MAHB said yesterday that it will sell its 11% stake in the Hyderabad airport for US$100m, and book an exceptional gain of US$23.7m in 1Q24F.
Reiterate Add, with SOP-based end-2024F TP ofRM7.76; the disposal will help MAHB repay its maturing debts, and/or partially fund its capex spending.
Disposal of Hyderabad Airport Likely to Complete in 1Q24F
MAHB signed an agreement yesterday to dispose its 11% equity interest in GMR Hyderabad International Airport Limited (GHIAL, not listed), the operator of the Hyderabad International Airport, to subsidiaries of India’s GMR Airports Infrastructure Limited (GMRI IN, not rated). MAHB said that the disposal is likely to be completed in 1Q24F, and will not require shareholder approval.
The cash disposal price of US$100m (RM478.85m) is 5.4x of MAHB’s 11% share of GHIAL’s net assets, which amounted to US$18.6m (RM88.9m) as at 31 Mar 2023, and 10x more than MAHB’s original cost of investment of US$9.9m. Hence, MAHB’s disposal is intended to monetise the asset, since MAHB has only received US$6.41m in dividends from GHIAL since it had invested in the airport during 2008-09.
We expect MAHB to repatriate the proceeds of the disposal back to Malaysia, and use it for “capital expenditure, general corporate purposes and to defray the expenses in relation to the disposal”, according to MAHB.
In terms of the P&L impact, MAHB guided that the disposal price of US$100m will only result in a net exceptional gain of US$23.7m (RM113.5m) in the 1Q24F P&L. This is because MAHB had already revalued upwards the value of its 11% stake in GHIAL to US$76m in previous years in anticipation of a potential sale. We have not incorporated the effects of the proposed disposal of GHIAL into our financial forecasts yet.
The US$100m Cash Proceeds Will Come in Handy
We are positive on MAHB’s proposed disposal of GHIAL, as the US$100m (RM478.85m) sales proceeds can help MAHB pay for its debts that are coming due. At its Malaysian airport business, MAHB is due to repay RM600m of Islamic Medium-Term Notes (IMTN) on 27 Dec 2024F, and to repay its RM1bn perpetual sukuk bond on 15 Dec 2024F. A further RM500m of IMTN is due to mature on 25 Apr 2025F.

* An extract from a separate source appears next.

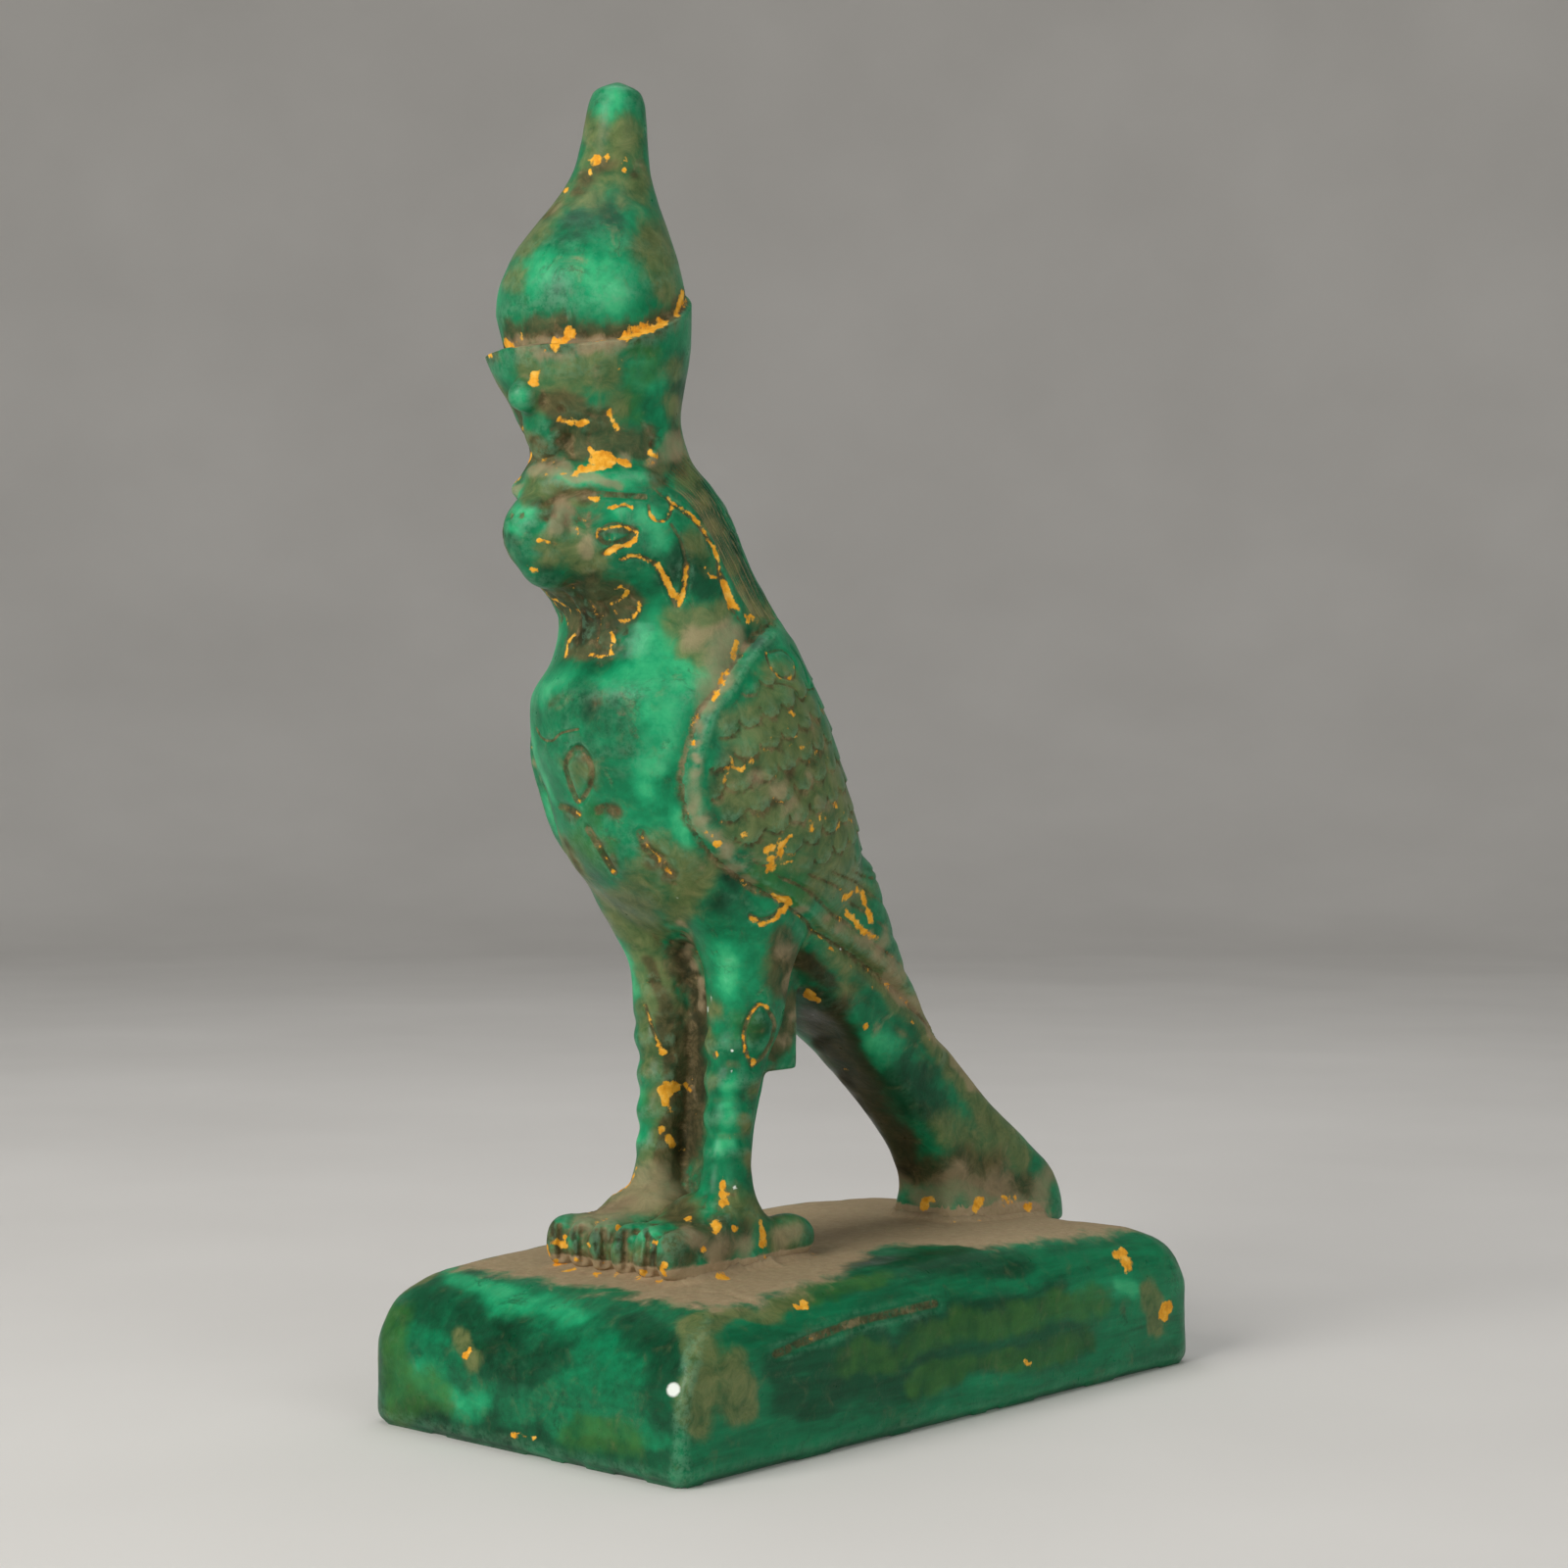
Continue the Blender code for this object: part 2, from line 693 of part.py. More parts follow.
def carve(thing):
    """Move the skin in and out along its own direction to make the carving."""
    mesh = thing.data
    places = vertex_places(mesh)
    directions = np.empty(len(mesh.vertices) * 3)
    mesh.vertex_normals.foreach_get("vector", directions)
    points = falcon_measure(places)
    tree = BVHTree.FromObject(thing, bpy.context.evaluated_depsgraph_get())
    relief = -cut_lines(tree, points)
    for feature in (crown_relief, brow_relief, wing_relief, collar_relief, shin_relief, hollow_relief):
        relief += feature(points)
    places += directions.reshape(-1, 3) * (relief * UNIT)[:, None]
    mesh.vertices.foreach_set("co", places.ravel())
    mesh.update()


def thin_out(thing, triangles):
    """Reduce the skin to about this many triangles, fewest where it is flattest."""
    count = sum(len(face.vertices) - 2 for face in thing.data.polygons)
    thinning = thing.modifiers.new("thin out", "DECIMATE")
    thinning.ratio = min(1.0, triangles / count)
    settle(thing)


def plinth_droop(forward):
    """How far the worn top has sunk at this place along the plinth."""
    deepest = plinth_front_droop if forward < 0 else plinth_back_droop
    share = (abs(forward) - plinth_level_reach) / (plinth_length / 2 - plinth_level_reach)
    return deepest * max(0.0, share) ** plinth_droop_power


def plinth_edge_rounding(edge):
    """The rounding that an edge of the plain block gets."""
    first, second = edge.verts
    if max(first.co.z, second.co.z) == 0:
        return plinth_foot_rounding
    if min(first.co.z, second.co.z) == 0:
        is_crisp = first.co.x > 0 > first.co.y
        return plinth_crisp_corner_rounding if is_crisp else plinth_corner_rounding
    runs_across = first.co.x != second.co.x
    return plinth_end_rounding if runs_across else plinth_side_rounding


def plinth_solid(name, collection):
    """A block with broadly rounded top edges, rounded corners and a lightly rounded foot."""
    shape = bmesh.new()
    bmesh.ops.create_cube(shape, size=1.0)
    for vert in shape.verts:
        x, y, z = vert.co
        vert.co = (x * plinth_width, y * plinth_length, (z + 0.5) * plinth_height)
    weight = shape.edges.layers.float.new("bevel_weight_edge")
    roundings = [plinth_edge_rounding(edge) for edge in shape.edges]
    for edge, edge_rounding in zip(shape.edges, roundings):
        edge[weight] = edge_rounding / max(roundings)
    thing = mesh_object(name, shape, collection)
    rounding = thing.modifiers.new("rounding", "BEVEL")
    rounding.limit_method = "WEIGHT"
    rounding.width = max(roundings)
    rounding.segments = plinth_rounding_steps
    settle(thing)
    wear_down(thing)
    return thing


def wear_down(thing):
    """Slice the plinth across and let its top sink towards both ends, with the underside flat."""
    shape = bmesh.new()
    shape.from_mesh(thing.data)
    for cut in np.linspace(-0.5, 0.5, plinth_slices + 1)[1:-1]:
        everything = shape.verts[:] + shape.edges[:] + shape.faces[:]
        place = Vector((0.0, cut * plinth_length, 0.0))
        bmesh.ops.bisect_plane(shape, geom=everything, plane_co=place, plane_no=(0.0, 1.0, 0.0))
    for vert in shape.verts:
        vert.co.z -= plinth_droop(vert.co.y) * vert.co.z / plinth_height
    shape.to_mesh(thing.data)
    shape.free()


def stone_material():
    material = bpy.data.materials.new("green_stone")
    material.use_nodes = True
    shader = material.node_tree.nodes["Principled BSDF"]
    shader.inputs["Base Color"].default_value = stone_color
    shader.inputs["Roughness"].default_value = stone_roughness
    shader.inputs["Metallic"].default_value = 0.0
    return material


def main():
    for old in list(bpy.data.objects):
        bpy.data.objects.remove(old, do_unlink=True)
    parts = bpy.data.collections.new("falcon_deity_statuette")
    masses = bpy.data.collections.new("cutters")
    bpy.context.scene.collection.children.link(parts)
    bpy.context.scene.collection.children.link(masses)

    falcon = joined("falcon", falcon_masses(masses), masses)
    blend(falcon)
    carve(falcon)
    thin_out(falcon, falcon_triangles)
    falcon.hide_render = True
    falcon.display_type = "WIRE"

    statue = plinth_solid("falcon_statue", parts)
    union = statue.modifiers.new("falcon", "BOOLEAN")
    union.operation = "UNION"
    union.object = falcon
    union.solver = "EXACT"
    settle(statue)
    statue.data.materials.clear()
    statue.data.materials.append(stone_material())
    statue.data.shade_smooth()
    statue.data.set_sharp_from_angle(angle=sharp_angle)


main()
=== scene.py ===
"""Looks of the falcon deity statuette: its skin with the fine carving, wear, dust and yellow pigment.

The falcon's stations, edges and reliefs are the part's own values. Marks that only the photograph shows are
placed by its pixels: a sight line through the pixel gives the point on the skin, and the mark is made round
that point.
"""

import math
from collections import namedtuple
from functools import partial, reduce

import bmesh
import bpy
import numpy as np
from mathutils import Matrix, Vector, noise
from mathutils.bvhtree import BVHTree


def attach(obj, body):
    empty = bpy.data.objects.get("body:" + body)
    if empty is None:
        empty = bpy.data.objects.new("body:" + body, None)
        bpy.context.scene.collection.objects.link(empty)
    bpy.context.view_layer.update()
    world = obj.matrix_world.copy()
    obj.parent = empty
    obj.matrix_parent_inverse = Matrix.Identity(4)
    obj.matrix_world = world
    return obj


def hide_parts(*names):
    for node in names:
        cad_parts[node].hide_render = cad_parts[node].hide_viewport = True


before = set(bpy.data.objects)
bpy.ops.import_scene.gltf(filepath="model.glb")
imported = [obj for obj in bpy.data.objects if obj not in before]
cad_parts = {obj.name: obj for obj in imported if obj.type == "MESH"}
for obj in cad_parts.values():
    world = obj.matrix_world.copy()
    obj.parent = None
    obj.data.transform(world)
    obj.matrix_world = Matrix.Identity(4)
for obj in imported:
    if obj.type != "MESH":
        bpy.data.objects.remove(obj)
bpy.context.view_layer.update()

MM = 0.001

# Driving sizes
plinth_length = 92.4 * MM
plinth_width = 50.0 * MM
plinth_height = 18.0 * MM
plinth_end_rounding = 9.5 * MM
plinth_side_rounding = 6.0 * MM
plinth_corner_rounding = 4.0 * MM
plinth_crisp_corner_rounding = 0.9 * MM
plinth_foot_rounding = 2.0 * MM
plinth_level_reach = 18.0 * MM
plinth_front_droop = 1.7 * MM
plinth_back_droop = 1.3 * MM
plinth_droop_power = 1.5
plinth_slices = 12
falcon_height = 132.0 * MM
falcon_setback = 0.0 * MM
foot_sink = 2.6 * MM

# Fineness of the falcon's skin and the plinth
voxel_size = 0.36 * MM
blending_passes = 19
falcon_triangles = 190000
blending_factor = 0.5
ring_points = 56
ring_spacing = 1.0
foot_slice_spacing = 0.6
plinth_rounding_steps = 6
egg_segments = (24, 16)
edge_samples = 200

# Where the thighs leave the belly the skin is blended more than elsewhere
flank_blending_passes = 58
flank_heights = (24.0, 35.0)
flank_fade = 4.0

# The falcon's own sizes from here on are in hundredths of its height
UNIT = falcon_height / 100.0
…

MAHB is currently investing some RM400m in capex to replace its aerotrain at the KLIA Terminal 1. Further ahead, MAHB also plans to incur capex in relation to the Penang International Airport expansion, as well as the Subang Airport Regeneration Plan, which may both commence from 2024F.
Potential re-rating catalysts: signing of the new Operating Agreement by end -2023F; higher aeronautical tariffs to be announced by MAVCOM, the aviation regulator, hopefully by end-2023F; rise in international air travel as airlines restore their seat capacities; and recovery in commercial rentals as MAHB terminates rental discounts from 1 Jan 2024F and more airport shops reopen (see 13 Sep 2023 report).
Downside risks: MAVCOM’s proposed landing and parking tariff increase from 1 Jan 2024F may be delayed, as the regulator has not issued its final proposals, which also needs to be gazetted in Parliament. A hypothetical one-year delay may require a 2% cut in our FY24F core EPS estimate, which is not material, in our view. We believe that the OA-driven Benchmark PSC hike of c.8.5% (our estimate) in Feb 2024F is not at risk.